#### Modeling code records
-- start --

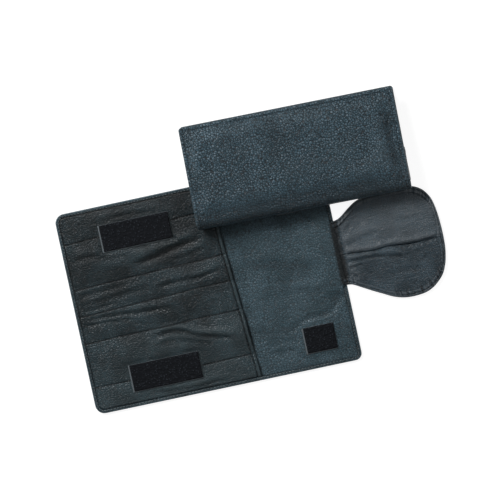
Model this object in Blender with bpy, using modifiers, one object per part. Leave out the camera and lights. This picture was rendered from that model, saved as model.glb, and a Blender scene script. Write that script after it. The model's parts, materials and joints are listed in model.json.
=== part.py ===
"""Two leather scissor cases: one lies open, and one is folded shut and rests on its far half.

Each case is two stitched leather halves joined by a soft spine. A half has a cover, a turned
edge hem, a lining, a pocket panel with sewn channels, a hem at the pocket mouth, a long and a
square closure patch, and half of the paddle-shaped flap that folds over the scissors' handles.

Lengths are in metres. X runs along the fold from the pocket end to the flap, Y from the fold
towards the far half, and Z up. The origin is under the open case, in the middle of its fold.
"""
import math
from dataclasses import dataclass

import bmesh
import bpy
from mathutils import Matrix

MM = 0.001

# Open case
OPEN_LENGTH = 246.0 * MM
OPEN_FAR_WIDTH = 94.0 * MM
OPEN_NEAR_WIDTH = 90.0 * MM
OPEN_POCKET_LENGTH = 148.0 * MM
OPEN_PATCH_LENGTH = 65.0 * MM
OPEN_PATCH_FROM_END = 37.0 * MM
OPEN_FLAP_FAR_WIDTH = 49.5 * MM
OPEN_FLAP_NEAR_WIDTH = 44.5 * MM
OPEN_POCKET_CORNER = 8.5 * MM
OPEN_FLAP_CORNER = 6.5 * MM

# Closed case
CLOSED_LENGTH = 195.0 * MM
CLOSED_REAR_WIDTH = 86.6 * MM
CLOSED_FRONT_WIDTH = 84.6 * MM
CLOSED_POCKET_LENGTH = 117.0 * MM
CLOSED_PATCH_LENGTH = 52.0 * MM
CLOSED_PATCH_FROM_END = 29.0 * MM
CLOSED_FLAP_REAR_WIDTH = 45.0 * MM
CLOSED_FLAP_FRONT_WIDTH = 40.5 * MM
CLOSED_CORNER = 4.0 * MM

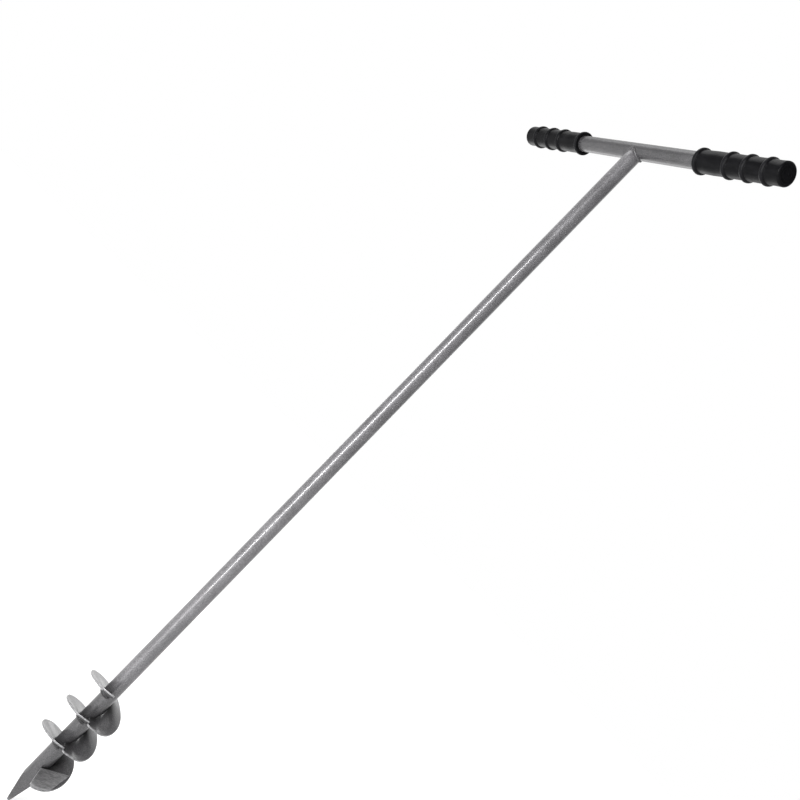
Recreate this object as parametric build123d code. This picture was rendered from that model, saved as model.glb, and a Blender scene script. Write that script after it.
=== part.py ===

-- end --

#### Problem
Give back the data above exactly as it appears.

#### Solution for this problem
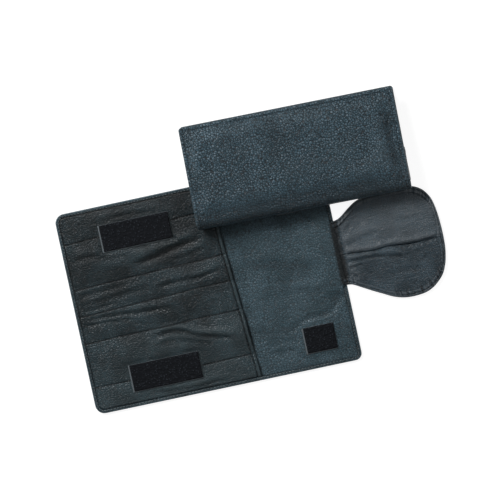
Model this object in Blender with bpy, using modifiers, one object per part. Leave out the camera and lights. This picture was rendered from that model, saved as model.glb, and a Blender scene script. Write that script after it. The model's parts, materials and joints are listed in model.json.
=== part.py ===
"""Two leather scissor cases: one lies open, and one is folded shut and rests on its far half.

Each case is two stitched leather halves joined by a soft spine. A half has a cover, a turned
edge hem, a lining, a pocket panel with sewn channels, a hem at the pocket mouth, a long and a
square closure patch, and half of the paddle-shaped flap that folds over the scissors' handles.

Lengths are in metres. X runs along the fold from the pocket end to the flap, Y from the fold
towards the far half, and Z up. The origin is under the open case, in the middle of its fold.
"""
import math
from dataclasses import dataclass

import bmesh
import bpy
from mathutils import Matrix

MM = 0.001

# Open case
OPEN_LENGTH = 246.0 * MM
OPEN_FAR_WIDTH = 94.0 * MM
OPEN_NEAR_WIDTH = 90.0 * MM
OPEN_POCKET_LENGTH = 148.0 * MM
OPEN_PATCH_LENGTH = 65.0 * MM
OPEN_PATCH_FROM_END = 37.0 * MM
OPEN_FLAP_FAR_WIDTH = 49.5 * MM
OPEN_FLAP_NEAR_WIDTH = 44.5 * MM
OPEN_POCKET_CORNER = 8.5 * MM
OPEN_FLAP_CORNER = 6.5 * MM

# Closed case
CLOSED_LENGTH = 195.0 * MM
CLOSED_REAR_WIDTH = 86.6 * MM
CLOSED_FRONT_WIDTH = 84.6 * MM
CLOSED_POCKET_LENGTH = 117.0 * MM
CLOSED_PATCH_LENGTH = 52.0 * MM
CLOSED_PATCH_FROM_END = 29.0 * MM
CLOSED_FLAP_REAR_WIDTH = 45.0 * MM
CLOSED_FLAP_FRONT_WIDTH = 40.5 * MM
CLOSED_CORNER = 4.0 * MM

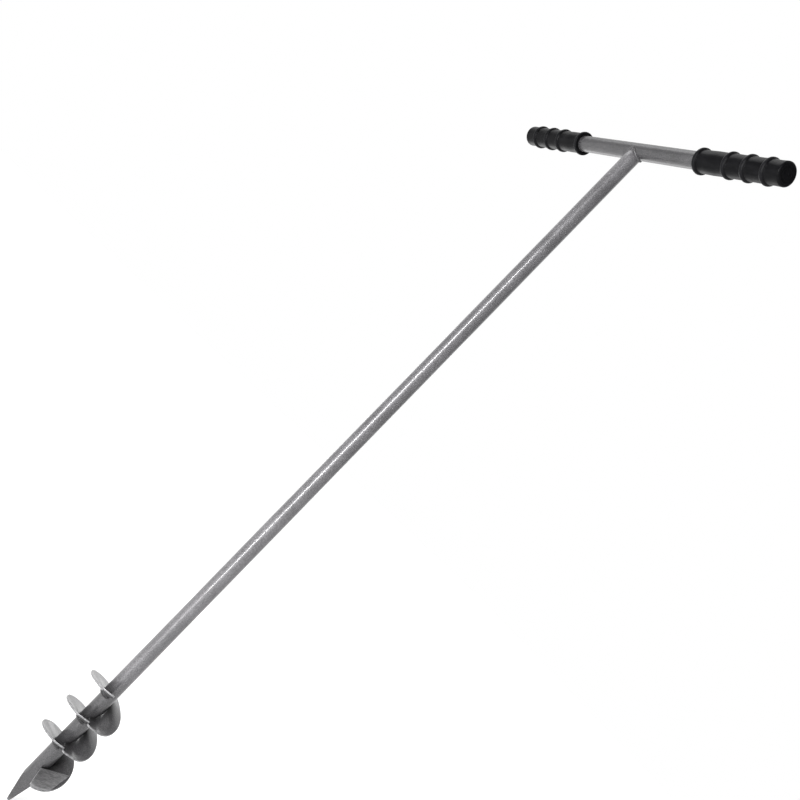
Recreate this object as parametric build123d code. This picture was rendered from that model, saved as model.glb, and a Blender scene script. Write that script after it.
=== part.py ===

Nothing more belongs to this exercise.